Blunt question no need to answer on here, does your mother want to take care of him or would she prefer he goes to a care home?
You, your mother and other siblings need to have a family meeting and work out what level of care you can provide to support your mother in looking after your father.
Unless he has a diagnosis of a mental deterioration the confusion is a likely symptom of some underlying condition = he is not medical fit to be discharged. (UTI Stroke etc)
Presuming that your mother is willing to make the changes needed, get your mother to say:
That she is refusing to take him home.
That she is no longer able to look after him safely at home.
That she needs help at home or he needs to be assessed for residential care.
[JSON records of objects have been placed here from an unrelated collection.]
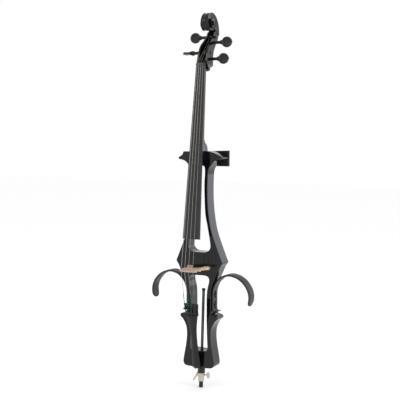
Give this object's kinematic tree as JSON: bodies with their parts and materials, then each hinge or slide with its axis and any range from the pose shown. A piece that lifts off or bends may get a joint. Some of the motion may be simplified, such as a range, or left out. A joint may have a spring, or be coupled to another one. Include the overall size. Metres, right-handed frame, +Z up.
{
  "type": "electric cello",
  "caption": "Open-bodied electric cello with scroll head, pegs, fine tuners, maple bridge, sliding endpin, knee rests, chest rest and rear controls.",
  "frame": {"origin": "middle of the rubber foot's sole, where the instrument meets the floor", "axes": "+Z up along the body, -Y towards the strings and the player's bow, +X to the right when the strings are seen from the front"},
  "size_m": [0.3802, 0.2087, 1.2921],
  "materials": {
    "gloss_black": "high gloss black lacquer over wood",
    "ebony": "satin black hardwood",
    "maple": "clear satin maple",
    "string_steel": "fine wound steel",
    "nickel": "polished warm nickel plate",
    "steel": "ground steel",
    "tuner_black": "black plated metal",
    "coated_strap": "satin black powder coat",
    "rubber_black": "matte black rubber",
    "plastic_black": "satin black plastic",
    "circuit_board": "green solder mask",
    "cell_skin": "plain dark sleeve"
  },
  "bodies": {
    "instrument": {"body": "gloss_black", "neck": "gloss_black", "fingerboard": "ebony", "nut": "ebony", "bridge": "maple", "string_c": "string_steel", "string_g": "string_steel", "string_d": "string_steel", "string_a": "string_steel", "tailpiece": "ebony", "tail_cord": "plastic_black", "saddle": "ebony", "endpin_plug": "plastic_black", "endpin_collar": "nickel", "pickup_left": "nickel", "pickup_right": "nickel", "pickup_lead": "plastic_black", "control_cover": "plastic_black", "volume_pot": "nickel", "tone_pot": "nickel", "output_jack": "nickel", "headphone_jack": "nickel", "switch_body": "plastic_black", "preamp_board": "circuit_board", "battery_box": "plastic_black", "battery": "cell_skin", "knee_screw_lower_left": "coated_strap", "knee_screw_lower_right": "coated_strap", "knee_screw_upper_left": "coated_strap", "knee_screw_upper_right": "coated_strap"},
    "peg_a_body": {"peg_a": "ebony"},
    "peg_c_body": {"peg_c": "ebony"},
    "peg_d_body": {"peg_d": "ebony"},
    "peg_g_body": {"peg_g": "ebony"},
    "endpin": {"endpin_rod": "steel", "endpin_spike": "steel", "endpin_cap": "plastic_black"},
    "tip": {"rubber_foot": "rubber_black"},
    "wing": {"collar_wing_screw": "nickel"},
    "clamp_lever": {"collar_lever": "nickel"},
    "tuner_screw_c_body": {"tuner_screw_c": "tuner_black"},
    "tuner_lever_c_body": {"tuner_lever_c": "tuner_black"},
    "tuner_screw_g_body": {"tuner_screw_g": "tuner_black"},
    "tuner_lever_g_body": {"tuner_lever_g": "tuner_black"},
    "tuner_screw_d_body": {"tuner_screw_d": "tuner_black"},
    "tuner_lever_d_body": {"tuner_lever_d": "tuner_black"},
    "tuner_screw_a_body": {"tuner_screw_a": "tuner_black"},
    "tuner_lever_a_body": {"tuner_lever_a": "tuner_black"},
    "knee_left": {"knee_rest_left": "coated_strap", "knee_sleeve_left": "rubber_black"},
    "knee_right": {"knee_rest_right": "coated_strap", "knee_sleeve_right": "rubber_black"},
    "chest_rest": {"chest_plate": "coated_strap", "chest_pad": "rubber_black", "chest_rod_left": "steel", "chest_rod_right": "steel"},
    "volume_knob_body": {"volume_knob": "plastic_black"},
    "tone_knob_body": {"tone_knob": "plastic_black"},
    "switch_slider": {"power_switch": "plastic_black"},
    "door": {"battery_door": "plastic_black"}
  },
  "joints": [
    {"name": "peg_a_turn", "type": "hinge", "parent": "instrument", "child": "peg_a_body", "pos_m": [0, 0.01777, 1.13202], "axis": [1, 0, 0], "continuous": true},
    {"name": "peg_c_turn", "type": "hinge", "parent": "instrument", "child": "peg_c_body", "pos_m": [0, 0.02127, 1.15422], "axis": [1, 0, 0], "continuous": true},
    {"name": "peg_d_turn", "type": "hinge", "parent": "instrument", "child": "peg_d_body", "pos_m": [0, 0.04777, 1.19062], "axis": [1, 0, 0], "continuous": true},
    {"name": "peg_g_turn", "type": "hinge", "parent": "instrument", "child": "peg_g_body", "pos_m": [0, 0.06227, 1.21122], "axis": [1, 0, 0], "continuous": true},
    {"name": "endpin_slide", "type": "slide", "parent": "instrument", "child": "endpin", "axis": [0, -0.0488, -0.9988], "range_m": [0, 0.2]},
    {"name": "tip_pull_off", "type": "slide", "parent": "endpin", "child": "tip", "axis": [0, -0.0488, -0.9988], "range_m": [0, 0.03]},
    {"name": "wing_turn", "type": "hinge", "parent": "instrument", "child": "wing", "pos_m": [0, 0.0022, 0.04495], "axis": [1, 0, 0], "continuous": true},
    {"name": "clamp_lever_turn", "type": "hinge", "parent": "instrument", "child": "clamp_lever", "pos_m": [0, 0.0023, 0.04694], "axis": [1, 0, 0], "range_deg": [-80, 80]},
    {"name": "tuner_screw_c_turn", "type": "hinge", "parent": "instrument", "child": "tuner_screw_c_body", "pos_m": [-0.0195, -0.07112, 0.26642], "axis": [0, 0.9815, 0.1916], "range_deg": [0, 1080]},
    {"name": "tuner_lever_c_rock", "type": "hinge", "parent": "instrument", "child": "tuner_lever_c_body", "pos_m": [-0.0195, -0.07092, 0.28786], "axis": [1, 0, 0], "range_deg": [0, 5.6], "deforming": ["string_c"]},
    {"name": "tuner_screw_g_turn", "type": "hinge", "parent": "instrument", "child": "tuner_screw_g_body", "pos_m": [-0.0065, -0.07112, 0.26642], "axis": [0, 0.9815, 0.1916], "range_deg": [0, 1080]},
    {"name": "tuner_lever_g_rock", "type": "hinge", "parent": "instrument", "child": "tuner_lever_g_body", "pos_m": [-0.0065, -0.07092, 0.28786], "axis": [1, 0, 0], "range_deg": [0, 5.6], "deforming": ["string_g"]},
    {"name": "tuner_screw_d_turn", "type": "hinge", "parent": "instrument", "child": "tuner_screw_d_body", "pos_m": [0.0065, -0.07112, 0.26642], "axis": [0, 0.9815, 0.1916], "range_deg": [0, 1080]},
    {"name": "tuner_lever_d_rock", "type": "hinge", "parent": "instrument", "child": "tuner_lever_d_body", "pos_m": [0.0065, -0.07092, 0.28786], "axis": [1, 0, 0], "range_deg": [0, 5.6], "deforming": ["string_d"]},
    {"name": "tuner_screw_a_turn", "type": "hinge", "parent": "instrument", "child": "tuner_screw_a_body", "pos_m": [0.0195, -0.07112, 0.26642], "axis": [0, 0.9815, 0.1916], "range_deg": [0, 1080]},
    {"name": "tuner_lever_a_rock", "type": "hinge", "parent": "instrument", "child": "tuner_lever_a_body", "pos_m": [0.0195, -0.07092, 0.28786], "axis": [1, 0, 0], "range_deg": [0, 5.6], "deforming": ["string_a"]},
    {"name": "knee_left_slide", "type": "slide", "parent": "instrument", "child": "knee_left", "axis": [0, 0, 1], "range_m": [-0.004, 0.006]},
    {"name": "knee_right_slide", "type": "slide", "parent": "instrument", "child": "knee_right", "axis": [0, 0, 1], "range_m": [-0.004, 0.006]},
    {"name": "chest_rest_slide", "type": "slide", "parent": "instrument", "child": "chest_rest", "axis": [0, 1, 0], "range_m": [0, 0.03]},
    {"name": "volume_turn", "type": "hinge", "parent": "instrument", "child": "volume_knob_body", "pos_m": [0.003, 0.03017, 0.45147], "axis": [0, 1, 0], "range_deg": [-150, 150]},
    {"name": "tone_turn", "type": "hinge", "parent": "instrument", "child": "tone_knob_body", "pos_m": [0.037, 0.03017, 0.45147], "axis": [0, 1, 0], "range_deg": [-150, 150]},
    {"name": "power_slide", "type": "slide", "parent": "instrument", "child": "switch_slider", "axis": [1, 0, 0], "range_m": [0, 0.0084]},
    {"name": "battery_door_swing", "type": "hinge", "parent": "instrument", "child": "door", "pos_m": [-0.048, 0.02892, 0.41287], "axis": [-1, 0, 0], "range_deg": [0, 100]}
  ],
  "couplings": [
    {"joint": "tuner_lever_c_rock", "follows": "tuner_screw_c_turn", "ratio": 0.0051},
    {"joint": "tuner_lever_g_rock", "follows": "tuner_screw_g_turn", "ratio": 0.0051},
    {"joint": "tuner_lever_d_rock", "follows": "tuner_screw_d_turn", "ratio": 0.0051},
    {"joint": "tuner_lever_a_rock", "follows": "tuner_screw_a_turn", "ratio": 0.0051}
  ]
}
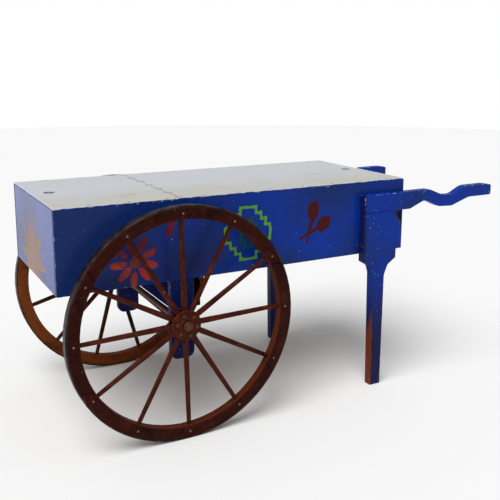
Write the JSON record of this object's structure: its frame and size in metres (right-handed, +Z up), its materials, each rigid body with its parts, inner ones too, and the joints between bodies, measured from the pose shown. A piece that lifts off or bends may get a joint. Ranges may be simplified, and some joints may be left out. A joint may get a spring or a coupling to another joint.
{
  "type": "garden cart",
  "caption": "Two-wheeled wooden hand cart with a closed box, flat deck, spoked wheels, two legs and two curved handles.",
  "frame": {"origin": "on the ground, under the middle of the cart's bounding box", "axes": "+X from the front end of the box towards the handles, +Z up, Y across between the wheels"},
  "size_m": [2.0686, 0.9072, 0.9355],
  "materials": {
    "blue_paint": "glossy blue enamel over plywood, chipped at the edges",
    "deck_paint": "pale grey paint over hardboard, satin",
    "bare_wood": "unpainted softwood",
    "brown_paint": "dark red-brown paint on hardwood, satin",
    "iron_tyre": "worn dark iron",
    "dark_steel": "brown-painted steel"
  },
  "bodies": {
    "cart": {"side_panel_left": "blue_paint", "side_panel_right": "blue_paint", "end_panel_front": "blue_paint", "end_panel_rear": "blue_paint", "floor_panel": "blue_paint", "deck_panel_front": "deck_paint", "deck_panel_rear": "deck_paint", "deck_batten": "bare_wood", "post_socket_front": "dark_steel", "post_socket_rear": "dark_steel", "bolster_beam": "blue_paint", "axle_hanger_left": "blue_paint", "axle_hanger_right": "blue_paint", "axle": "dark_steel", "axle_nut_left": "dark_steel", "axle_nut_right": "dark_steel", "handle_left": "blue_paint", "handle_right": "blue_paint", "leg_left": "blue_paint", "leg_right": "blue_paint"},
    "wheel_left": {"hub_left": "brown_paint", "spoke_left_01": "brown_paint", "spoke_left_02": "brown_paint", "spoke_left_03": "brown_paint", "spoke_left_04": "brown_paint", "spoke_left_05": "brown_paint", "spoke_left_06": "brown_paint", "spoke_left_07": "brown_paint", "spoke_left_08": "brown_paint", "spoke_left_09": "brown_paint", "spoke_left_10": "brown_paint", "spoke_left_11": "brown_paint", "spoke_left_12": "brown_paint", "felloe_left_1": "brown_paint", "felloe_left_2": "brown_paint", "felloe_left_3": "brown_paint", "felloe_left_4": "brown_paint", "felloe_left_5": "brown_paint", "felloe_left_6": "brown_paint", "tyre_left": "iron_tyre"},
    "wheel_right": {"hub_right": "brown_paint", "spoke_right_01": "brown_paint", "spoke_right_02": "brown_paint", "spoke_right_03": "brown_paint", "spoke_right_04": "brown_paint", "spoke_right_05": "brown_paint", "spoke_right_06": "brown_paint", "spoke_right_07": "brown_paint", "spoke_right_08": "brown_paint", "spoke_right_09": "brown_paint", "spoke_right_10": "brown_paint", "spoke_right_11": "brown_paint", "spoke_right_12": "brown_paint", "felloe_right_1": "brown_paint", "felloe_right_2": "brown_paint", "felloe_right_3": "brown_paint", "felloe_right_4": "brown_paint", "felloe_right_5": "brown_paint", "felloe_right_6": "brown_paint", "tyre_right": "iron_tyre"}
  },
  "joints": [
    {"name": "wheel_left_spin", "type": "hinge", "parent": "cart", "child": "wheel_left", "pos_m": [-0.5723, -0.41075, 0.462], "axis": [0, 1, 0], "continuous": true},
    {"name": "wheel_right_spin", "type": "hinge", "parent": "cart", "child": "wheel_right", "pos_m": [-0.5723, 0.41075, 0.462], "axis": [0, 1, 0], "continuous": true}
  ]
}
This is vital as it will force the discharge team to mobilise all of the services and supports which come with community care.
Then if he is assessed and home care is agreed, no matter what is agreed do not allow your mum to take him home untill all the required provisions are funded and start dates are the day he leaves hospital.
If they need the bed they need to provide step down care.
I known that the idea of a care home (even pre-Covid) sounds horrible but if there is no medical condition it's cheaper to manage an OAP at home.
People don't just fall.
Why it's happening needs to be established is it mechanical (trip etc) or medical (dizzy etc).
At 90 how is his heart, as blood pressure drops due to movement can account for sudden intermittent weakness.
At home has he access to a downstairs bedroom and toilet and wash area
Can the home be accessed without climbing steps
He may likely be recommended a Zimmer frame etc as a tool to minimise the fall risk. These tools need extra space to work.
One of the things the OT will not do is be ruthless in how they currently live.
Your mother (you) needs to look at all the rooms and furniture placements mats etc and ask is it really needed or can it go and if it stays can it be arrange better. This will be as hard on your mother as your father.
If he is refusing your mother's help I would 100% push for a care worker calling in at least once a day.
It would eliminate some of the conflict between them and give your mother some day to day support.
It can be sold as a "help for her" or "as a condition of his release from hospital". You are better positioned to know which approach will work.
In the next few days ask the stupidest, simplest questions. If you think you understand, say whatever is said back in your own words to confirm it.
Get a hardback notebook, which is easy to carry, and a pen. Take notes of discussions and what actions will be needed and who is responsible for the doing.